Further research into intelligence of machinery will probably be very greatly concerned with ‘searches’ …. They might very briefly be defined as ‘searches carried out by brains for combinations with particular properties’ … There is the genetical or evolutionary search by which a combination of genes is looked for, the criterion being survival value… The remaining form of search is what I should like to call the ‘cultural search’.

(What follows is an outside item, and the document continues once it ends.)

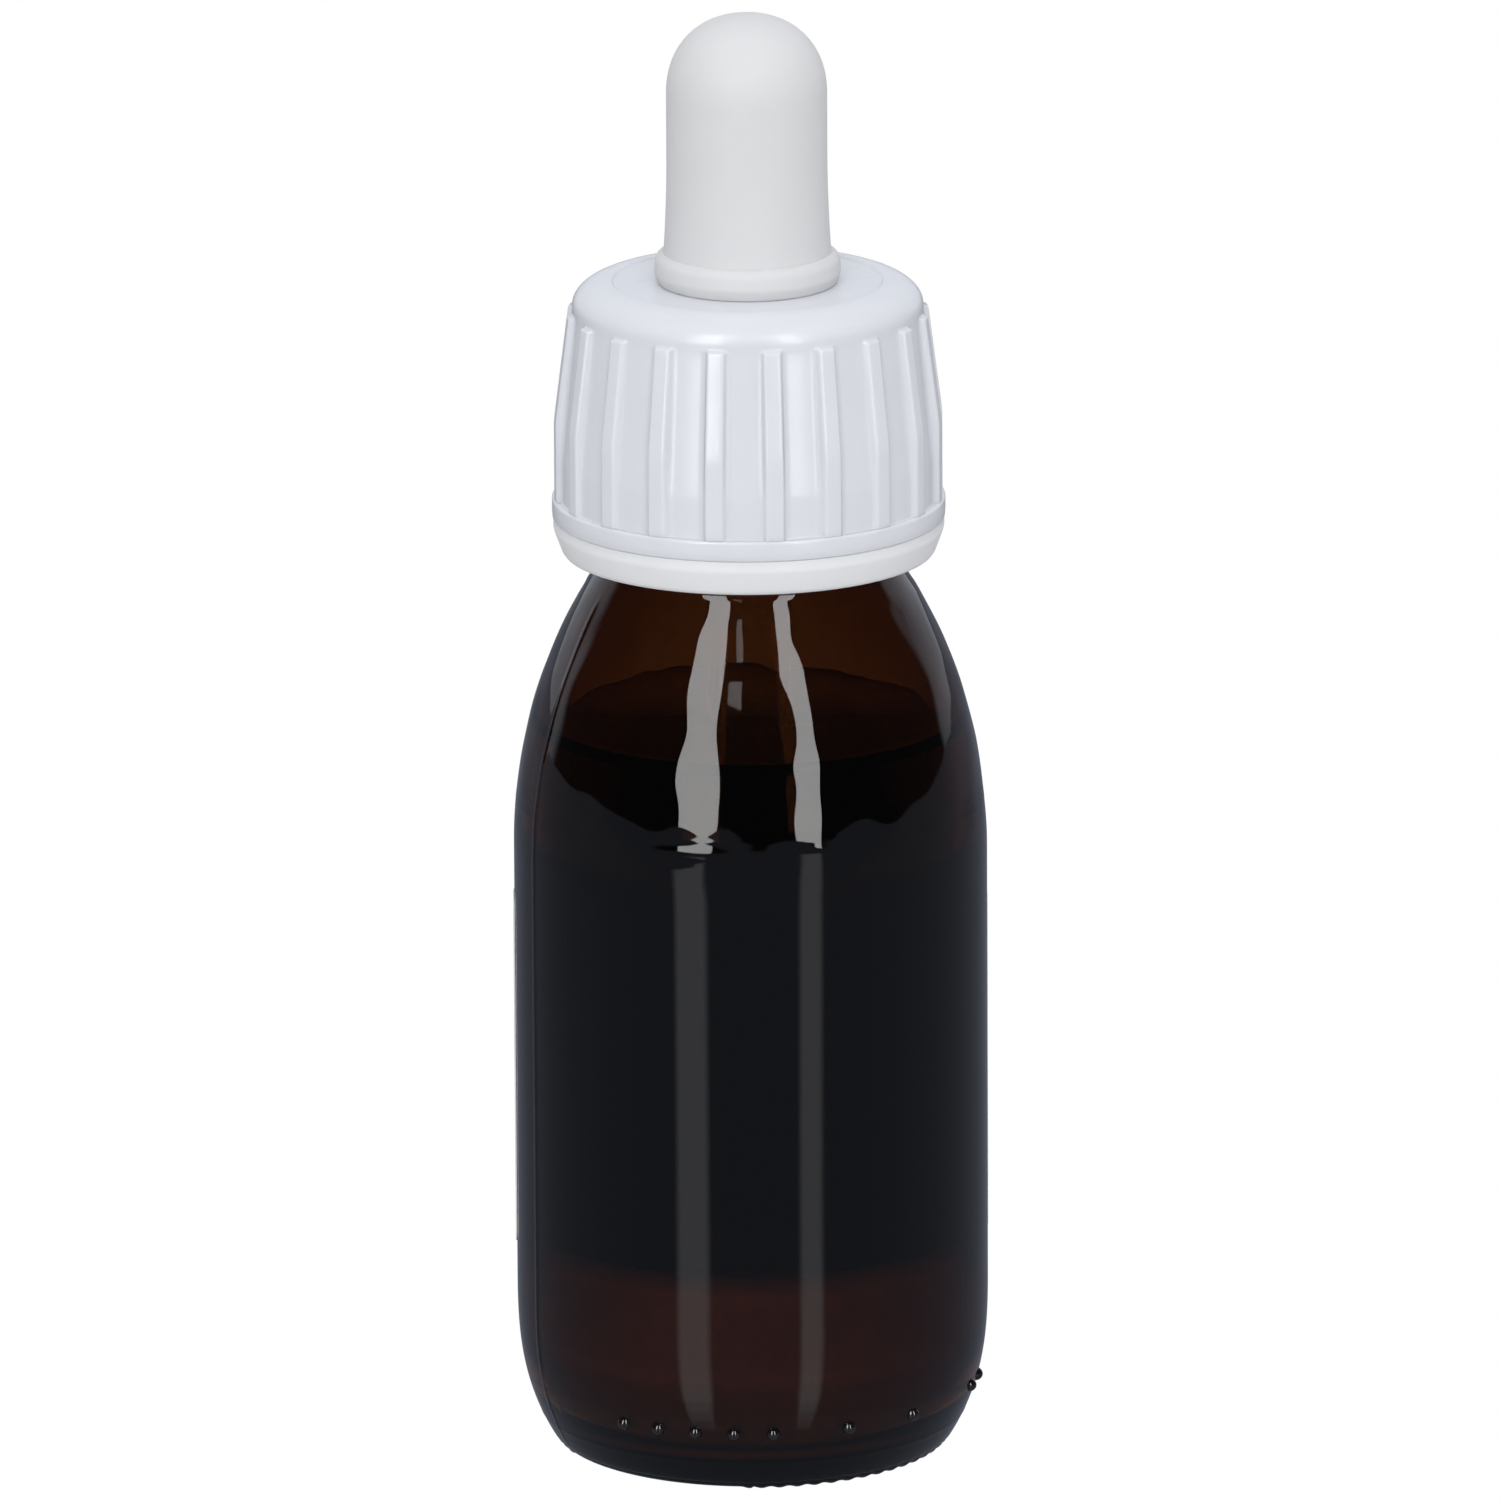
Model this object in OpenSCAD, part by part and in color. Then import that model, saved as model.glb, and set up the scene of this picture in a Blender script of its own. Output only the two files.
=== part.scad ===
// Amber medicine bottle with a screw-on glass dropper.
// A stepped profile turned about the Z axis makes every main piece.
// Millimetres, +Z up, origin on the axis in the plane that the bottle stands on.

/* [Bottle] */
// Radius of the straight body wall
body_r = 19.5; // [19:0.1:20]
// Height at which the body wall turns into the shoulder
shoulder_z = 50.9; // [48:0.1:51]
// Thickness of the glass in the body wall
glass_wall = 2.1; // [1.6:0.1:2.4]
// Thickness of the glass floor above the bearing plane at the wall
floor_t = 2.6; // [2.4:0.1:5]
// Height of the bottle's rim
rim_z = 95.3; // [95.1:0.1:95.3]
// Radius of the neck between its threads
neck_r = 12.3; // [12:0.1:12.4]
// Radius over the crest of the neck thread
neck_thread_r = 13.45; // [13.2:0.05:13.5]
// Radius of the bead that holds the tamper ring down
bead_r = 14.2; // [14:0.05:14.25]

/* [Threads] */
// Rise of the thread in one turn
pitch = 3.18; // [3:0.01:3.3]
// Number of turns of the neck thread
thread_turns = 1.4; // [1:0.1:1.5]
// Radius at the crest of the cap's thread, outside the neck thread's crest
cap_thread_r = 13.6; // [13.6:0.05:13.7]

/* [Screw cap] */
// Height of the cap's lower edge
cap_bottom_z = 78.9; // [78.8:0.1:79]
// Height of the cap's top face
cap_top_z = 98.6; // [98.5:0.1:98.8]
// Radius of the plain rim under the ribs
cap_rim_r = 16.15; // [16.1:0.05:16.4]
// Number of grip ribs
rib_count = 20; // [12:1:24]
// Width of a rib's outer face
rib_face_w = 1.3; // [1:0.1:1.5]
// Radius of the hole that the rubber bulb passes through
cap_hole_r = 5.9; // [5.85:0.05:6]

/* [Tamper ring] */
// Radius of the ring at its top edge
ring_top_r = 16.05; // [15.8:0.05:16.1]
// Radius of the ring at its bottom edge
ring_bottom_r = 15.4; // [15.2:0.05:15.5]
// Number of broken bridge stubs on the ring's top edge
bridge_count = 12; // [6:1:16]

/* [Rubber bulb] */
// Radius of the bulb's dome
dome_r = 6.58; // [6.5:0.01:6.7]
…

Alan Turing, Intelligent Machinery 1948

Search mechanisms of a wide variety were identified as a cornerstone of Artificial Intelligence (A.I.) at the field’s beginnings. Since then the use of population-based search techniques to create A.I. has grown exponentially, alongside their use for optimisation problems and other tasks. The first issue of this journal contained four invited overview papers of the topics I perceived to be its principle domain: three considered genetics-inspired search to design the widely adopted knowledge representations of fuzzy logic, neural networks and rule-based systems; and a fourth, which considered immune system-inspired search and representations. During the journal’s brief lifetime (and before) numerous other population-based search techniques and knowledge representations have continued to emerge and prove useful. The purpose of this special issue is to highlight just some of those new areas. Two of the invited papers consider search techniques and two consider knowledge representations. I hope they will inspire. And my sincere thanks to the authors for their efforts on behalf of the journal.